On day fourteen, we drove from Shelby to Gettysburg, PA. We were planning to have a 'day off' there and not do anything special.

This critter will probably be the most memorable photo subject from Gettysburg for the kids.

I had hoped to convince the family to do the 'auto tour' of Gettysburg on day fifteen, but the kids were not at all interested in seeing a battlefield when the alternative was a pool. So, Brenda encouraged me to go on my own and to take my time. There are many places in this country that could be listed among the most important. I think that Gettysburg ranks at least top five. That of course is my opinion, but I have not been so emotionally moved by a place since I visited Ellis Island years ago. If you are not up on your US or Civil War history, here is a primer for Gettysburg.

It is sobering to think about the ultimate sacrifice that approximately 51,000 men gave on this land.

I'm not sure what you all will think, but when I stood at the place where this cannon fired the first shot of the battle, and as I looked out over the surrounding fields, I teared up. What an amazing price all those men paid for human freedom and for our nation's union.

I wish I could believe that today's leaders intended to lead as Abraham Lincoln did.

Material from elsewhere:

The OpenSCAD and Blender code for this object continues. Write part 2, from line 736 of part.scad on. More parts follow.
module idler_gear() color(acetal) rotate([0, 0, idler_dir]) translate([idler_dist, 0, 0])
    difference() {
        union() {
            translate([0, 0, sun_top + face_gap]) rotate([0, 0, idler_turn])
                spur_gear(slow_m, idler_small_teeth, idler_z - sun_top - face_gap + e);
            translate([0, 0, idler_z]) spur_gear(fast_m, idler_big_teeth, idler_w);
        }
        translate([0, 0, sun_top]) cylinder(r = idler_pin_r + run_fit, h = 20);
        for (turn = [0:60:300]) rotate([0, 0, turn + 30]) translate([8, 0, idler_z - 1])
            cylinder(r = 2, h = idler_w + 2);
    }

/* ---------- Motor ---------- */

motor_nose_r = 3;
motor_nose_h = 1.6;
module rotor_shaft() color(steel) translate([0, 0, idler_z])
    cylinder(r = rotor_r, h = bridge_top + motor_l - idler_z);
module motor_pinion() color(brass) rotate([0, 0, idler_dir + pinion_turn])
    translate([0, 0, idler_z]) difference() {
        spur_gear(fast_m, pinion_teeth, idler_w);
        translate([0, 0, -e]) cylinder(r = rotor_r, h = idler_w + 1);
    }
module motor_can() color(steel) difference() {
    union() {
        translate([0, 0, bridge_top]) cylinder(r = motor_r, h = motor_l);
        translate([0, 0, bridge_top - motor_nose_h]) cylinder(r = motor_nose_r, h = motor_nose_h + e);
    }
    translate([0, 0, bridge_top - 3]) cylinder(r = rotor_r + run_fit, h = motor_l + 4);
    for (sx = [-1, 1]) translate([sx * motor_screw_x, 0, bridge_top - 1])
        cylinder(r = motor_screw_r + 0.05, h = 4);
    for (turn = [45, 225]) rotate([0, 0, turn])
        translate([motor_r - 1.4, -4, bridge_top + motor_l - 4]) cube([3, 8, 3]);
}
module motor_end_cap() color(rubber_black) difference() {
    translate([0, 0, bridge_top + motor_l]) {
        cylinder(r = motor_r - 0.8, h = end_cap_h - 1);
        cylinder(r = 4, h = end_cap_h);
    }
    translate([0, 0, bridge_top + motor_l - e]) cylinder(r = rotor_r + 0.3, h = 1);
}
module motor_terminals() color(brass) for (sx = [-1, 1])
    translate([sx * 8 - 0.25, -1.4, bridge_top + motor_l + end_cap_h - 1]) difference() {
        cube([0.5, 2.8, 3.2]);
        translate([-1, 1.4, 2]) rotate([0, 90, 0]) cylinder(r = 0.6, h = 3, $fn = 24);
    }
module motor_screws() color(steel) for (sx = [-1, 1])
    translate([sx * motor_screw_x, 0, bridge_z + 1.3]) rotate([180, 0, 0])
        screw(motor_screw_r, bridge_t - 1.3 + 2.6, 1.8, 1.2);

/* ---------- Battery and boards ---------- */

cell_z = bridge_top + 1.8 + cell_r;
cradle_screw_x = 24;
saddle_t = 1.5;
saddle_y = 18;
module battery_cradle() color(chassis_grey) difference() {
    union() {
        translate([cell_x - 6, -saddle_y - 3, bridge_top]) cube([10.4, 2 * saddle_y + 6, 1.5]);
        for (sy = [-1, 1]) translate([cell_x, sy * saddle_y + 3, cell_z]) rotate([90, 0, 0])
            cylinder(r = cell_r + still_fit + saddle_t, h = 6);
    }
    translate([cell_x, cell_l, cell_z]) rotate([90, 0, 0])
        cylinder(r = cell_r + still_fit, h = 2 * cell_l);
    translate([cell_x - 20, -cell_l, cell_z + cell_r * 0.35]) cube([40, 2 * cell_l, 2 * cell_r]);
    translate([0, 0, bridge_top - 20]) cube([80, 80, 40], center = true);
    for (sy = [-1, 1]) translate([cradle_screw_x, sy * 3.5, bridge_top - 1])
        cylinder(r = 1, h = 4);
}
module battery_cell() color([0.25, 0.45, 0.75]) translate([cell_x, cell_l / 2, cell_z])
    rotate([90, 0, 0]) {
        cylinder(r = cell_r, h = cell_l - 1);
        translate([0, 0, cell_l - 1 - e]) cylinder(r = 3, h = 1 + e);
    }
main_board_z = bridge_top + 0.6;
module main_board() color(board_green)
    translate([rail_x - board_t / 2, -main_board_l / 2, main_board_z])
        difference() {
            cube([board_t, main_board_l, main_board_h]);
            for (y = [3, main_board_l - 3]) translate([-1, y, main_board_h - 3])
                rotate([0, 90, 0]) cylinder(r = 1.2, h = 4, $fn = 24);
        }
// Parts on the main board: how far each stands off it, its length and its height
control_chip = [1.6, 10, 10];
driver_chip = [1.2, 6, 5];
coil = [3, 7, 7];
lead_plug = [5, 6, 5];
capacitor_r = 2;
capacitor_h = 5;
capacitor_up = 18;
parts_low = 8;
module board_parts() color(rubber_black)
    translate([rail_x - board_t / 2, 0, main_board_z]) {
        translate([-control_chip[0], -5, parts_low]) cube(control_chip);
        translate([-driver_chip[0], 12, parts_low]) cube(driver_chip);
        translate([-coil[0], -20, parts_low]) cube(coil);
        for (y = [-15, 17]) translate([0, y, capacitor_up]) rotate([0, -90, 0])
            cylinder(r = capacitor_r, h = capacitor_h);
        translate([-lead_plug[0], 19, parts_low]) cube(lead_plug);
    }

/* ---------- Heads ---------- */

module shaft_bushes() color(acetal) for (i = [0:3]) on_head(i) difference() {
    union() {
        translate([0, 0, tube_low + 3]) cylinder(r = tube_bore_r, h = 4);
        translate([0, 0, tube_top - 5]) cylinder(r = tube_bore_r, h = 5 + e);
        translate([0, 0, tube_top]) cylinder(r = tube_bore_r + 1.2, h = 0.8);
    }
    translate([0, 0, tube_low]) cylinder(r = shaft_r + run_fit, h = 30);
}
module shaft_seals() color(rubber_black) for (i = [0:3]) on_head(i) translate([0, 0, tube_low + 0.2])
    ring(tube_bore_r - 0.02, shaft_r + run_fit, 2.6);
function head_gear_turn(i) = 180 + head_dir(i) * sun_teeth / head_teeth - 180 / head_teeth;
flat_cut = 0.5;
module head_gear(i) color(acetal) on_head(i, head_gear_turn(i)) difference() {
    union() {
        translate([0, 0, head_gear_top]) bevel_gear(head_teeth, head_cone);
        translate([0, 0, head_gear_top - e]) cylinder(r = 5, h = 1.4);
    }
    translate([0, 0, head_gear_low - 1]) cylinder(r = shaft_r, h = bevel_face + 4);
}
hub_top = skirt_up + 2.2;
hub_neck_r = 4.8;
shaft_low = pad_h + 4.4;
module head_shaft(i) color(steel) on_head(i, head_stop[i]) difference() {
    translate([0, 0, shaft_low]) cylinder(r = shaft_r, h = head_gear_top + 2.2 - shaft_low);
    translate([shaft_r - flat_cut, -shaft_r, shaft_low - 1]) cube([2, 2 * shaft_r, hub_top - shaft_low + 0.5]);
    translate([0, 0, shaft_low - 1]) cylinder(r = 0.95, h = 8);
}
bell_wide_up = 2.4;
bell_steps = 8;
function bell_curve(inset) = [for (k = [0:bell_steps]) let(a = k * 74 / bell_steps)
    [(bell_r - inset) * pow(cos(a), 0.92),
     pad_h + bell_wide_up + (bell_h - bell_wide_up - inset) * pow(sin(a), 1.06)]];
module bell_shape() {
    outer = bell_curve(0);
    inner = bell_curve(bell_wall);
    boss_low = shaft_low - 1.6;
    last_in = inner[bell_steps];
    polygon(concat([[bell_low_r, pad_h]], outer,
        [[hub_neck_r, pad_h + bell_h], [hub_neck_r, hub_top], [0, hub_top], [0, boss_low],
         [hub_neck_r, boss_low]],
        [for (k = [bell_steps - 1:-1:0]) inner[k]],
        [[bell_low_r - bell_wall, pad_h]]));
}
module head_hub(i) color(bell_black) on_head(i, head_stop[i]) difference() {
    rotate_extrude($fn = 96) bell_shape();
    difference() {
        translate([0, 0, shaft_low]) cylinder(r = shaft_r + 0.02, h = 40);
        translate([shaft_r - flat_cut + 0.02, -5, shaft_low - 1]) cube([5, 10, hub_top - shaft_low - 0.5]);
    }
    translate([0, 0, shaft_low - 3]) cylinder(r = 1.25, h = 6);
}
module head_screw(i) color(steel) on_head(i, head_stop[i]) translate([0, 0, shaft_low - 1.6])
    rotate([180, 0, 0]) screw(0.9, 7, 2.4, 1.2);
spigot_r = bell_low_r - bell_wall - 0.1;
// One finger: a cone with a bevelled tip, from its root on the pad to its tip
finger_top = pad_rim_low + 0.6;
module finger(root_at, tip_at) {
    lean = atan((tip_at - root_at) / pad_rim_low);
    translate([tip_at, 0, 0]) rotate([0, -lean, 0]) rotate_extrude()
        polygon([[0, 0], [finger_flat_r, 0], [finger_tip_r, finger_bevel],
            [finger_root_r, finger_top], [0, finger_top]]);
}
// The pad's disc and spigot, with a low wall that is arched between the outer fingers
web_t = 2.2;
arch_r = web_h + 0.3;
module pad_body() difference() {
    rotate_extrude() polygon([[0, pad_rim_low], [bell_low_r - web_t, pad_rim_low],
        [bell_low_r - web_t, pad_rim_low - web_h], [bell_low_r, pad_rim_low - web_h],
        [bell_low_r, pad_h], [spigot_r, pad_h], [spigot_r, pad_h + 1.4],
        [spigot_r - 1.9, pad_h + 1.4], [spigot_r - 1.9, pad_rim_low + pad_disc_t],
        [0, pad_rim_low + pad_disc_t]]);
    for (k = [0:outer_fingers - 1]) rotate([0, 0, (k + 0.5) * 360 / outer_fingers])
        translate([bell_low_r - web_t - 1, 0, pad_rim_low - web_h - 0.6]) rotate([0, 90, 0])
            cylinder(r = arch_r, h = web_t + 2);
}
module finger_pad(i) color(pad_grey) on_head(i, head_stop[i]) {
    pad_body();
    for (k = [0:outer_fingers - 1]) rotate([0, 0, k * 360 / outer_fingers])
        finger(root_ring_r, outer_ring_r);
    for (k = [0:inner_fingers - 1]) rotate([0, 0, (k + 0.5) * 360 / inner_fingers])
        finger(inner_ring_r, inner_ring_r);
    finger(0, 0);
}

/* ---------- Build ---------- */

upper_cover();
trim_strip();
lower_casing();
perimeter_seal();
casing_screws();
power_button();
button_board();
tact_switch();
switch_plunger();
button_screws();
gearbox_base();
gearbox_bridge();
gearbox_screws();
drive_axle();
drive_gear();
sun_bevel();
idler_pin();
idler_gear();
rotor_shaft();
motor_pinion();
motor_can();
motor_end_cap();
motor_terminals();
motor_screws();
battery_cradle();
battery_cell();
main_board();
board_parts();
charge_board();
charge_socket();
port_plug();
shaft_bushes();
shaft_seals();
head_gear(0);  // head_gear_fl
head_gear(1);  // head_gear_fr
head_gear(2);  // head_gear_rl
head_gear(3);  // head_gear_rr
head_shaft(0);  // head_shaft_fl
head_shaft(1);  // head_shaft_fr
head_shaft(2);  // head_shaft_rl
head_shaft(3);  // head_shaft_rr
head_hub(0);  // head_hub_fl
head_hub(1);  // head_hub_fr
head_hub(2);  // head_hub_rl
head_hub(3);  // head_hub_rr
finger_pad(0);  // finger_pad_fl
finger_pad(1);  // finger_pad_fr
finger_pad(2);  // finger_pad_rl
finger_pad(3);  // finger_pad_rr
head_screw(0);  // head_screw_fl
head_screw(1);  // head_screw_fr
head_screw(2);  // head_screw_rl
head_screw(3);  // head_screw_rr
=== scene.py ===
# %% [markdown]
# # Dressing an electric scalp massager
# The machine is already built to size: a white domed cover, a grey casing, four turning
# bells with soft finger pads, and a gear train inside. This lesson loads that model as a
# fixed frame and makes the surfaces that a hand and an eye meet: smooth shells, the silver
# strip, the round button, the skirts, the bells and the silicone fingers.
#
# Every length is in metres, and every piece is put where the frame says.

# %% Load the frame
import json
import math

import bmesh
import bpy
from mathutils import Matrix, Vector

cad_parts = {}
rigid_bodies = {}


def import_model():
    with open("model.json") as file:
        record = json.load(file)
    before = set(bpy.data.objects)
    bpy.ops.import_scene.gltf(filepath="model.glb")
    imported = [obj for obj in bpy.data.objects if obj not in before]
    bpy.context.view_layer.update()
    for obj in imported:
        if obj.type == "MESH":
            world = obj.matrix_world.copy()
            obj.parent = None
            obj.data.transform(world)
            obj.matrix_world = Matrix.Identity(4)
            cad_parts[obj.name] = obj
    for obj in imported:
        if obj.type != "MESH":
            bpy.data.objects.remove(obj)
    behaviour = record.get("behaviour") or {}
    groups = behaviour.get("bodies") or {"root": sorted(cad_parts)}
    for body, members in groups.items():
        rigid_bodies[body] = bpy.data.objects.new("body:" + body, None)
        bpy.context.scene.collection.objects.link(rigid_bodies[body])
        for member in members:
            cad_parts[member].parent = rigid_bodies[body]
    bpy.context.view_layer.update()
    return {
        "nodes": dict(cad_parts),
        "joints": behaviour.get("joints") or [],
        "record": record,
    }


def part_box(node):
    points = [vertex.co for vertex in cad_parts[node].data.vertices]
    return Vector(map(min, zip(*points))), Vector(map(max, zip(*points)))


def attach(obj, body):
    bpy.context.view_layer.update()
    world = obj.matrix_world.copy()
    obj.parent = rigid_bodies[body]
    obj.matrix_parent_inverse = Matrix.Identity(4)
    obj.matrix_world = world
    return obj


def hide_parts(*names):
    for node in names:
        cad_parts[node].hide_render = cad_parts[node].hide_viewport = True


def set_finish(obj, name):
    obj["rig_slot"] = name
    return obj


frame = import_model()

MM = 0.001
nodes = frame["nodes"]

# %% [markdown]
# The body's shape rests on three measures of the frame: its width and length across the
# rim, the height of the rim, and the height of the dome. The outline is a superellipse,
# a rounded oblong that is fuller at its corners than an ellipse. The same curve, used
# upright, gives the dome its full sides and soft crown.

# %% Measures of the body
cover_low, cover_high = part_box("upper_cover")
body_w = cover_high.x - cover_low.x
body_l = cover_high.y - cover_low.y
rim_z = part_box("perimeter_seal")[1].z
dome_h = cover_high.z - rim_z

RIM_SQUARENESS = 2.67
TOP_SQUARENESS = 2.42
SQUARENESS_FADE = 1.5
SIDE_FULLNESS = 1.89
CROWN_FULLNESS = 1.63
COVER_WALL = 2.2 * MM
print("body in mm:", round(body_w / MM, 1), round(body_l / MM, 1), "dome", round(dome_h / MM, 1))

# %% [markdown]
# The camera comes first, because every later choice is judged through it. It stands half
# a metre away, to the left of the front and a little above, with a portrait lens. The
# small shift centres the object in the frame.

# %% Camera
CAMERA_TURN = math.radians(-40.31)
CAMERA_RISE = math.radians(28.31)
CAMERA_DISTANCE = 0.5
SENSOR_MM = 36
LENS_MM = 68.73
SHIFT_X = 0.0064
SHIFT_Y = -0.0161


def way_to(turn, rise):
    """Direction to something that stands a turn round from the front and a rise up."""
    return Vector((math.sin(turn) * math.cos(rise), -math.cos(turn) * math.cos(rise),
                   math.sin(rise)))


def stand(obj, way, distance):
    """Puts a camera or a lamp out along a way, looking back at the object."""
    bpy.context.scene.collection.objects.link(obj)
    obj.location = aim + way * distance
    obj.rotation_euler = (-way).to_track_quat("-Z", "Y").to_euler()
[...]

I got to see a cannon fired in Civil War fashion. Loud!!!

Did angels come and herald each of the heroes sacrifice on those days?

What does our flag stand for today? Are we still willing to sacrifice for America so she can be what our forefathers intended her to be?

What a phenomenal feeling to stand on the ground where America's greatest president (my opinion, like it or leave it) spoke his most famous words. Take a minute and read the text of the Gettysburg Address.

The Soldiers' National Monument.

It was a deeply meaningful day, and I'm glad that I got to experience it in a way that lended to the introspective.

And I was glad to come back to the family.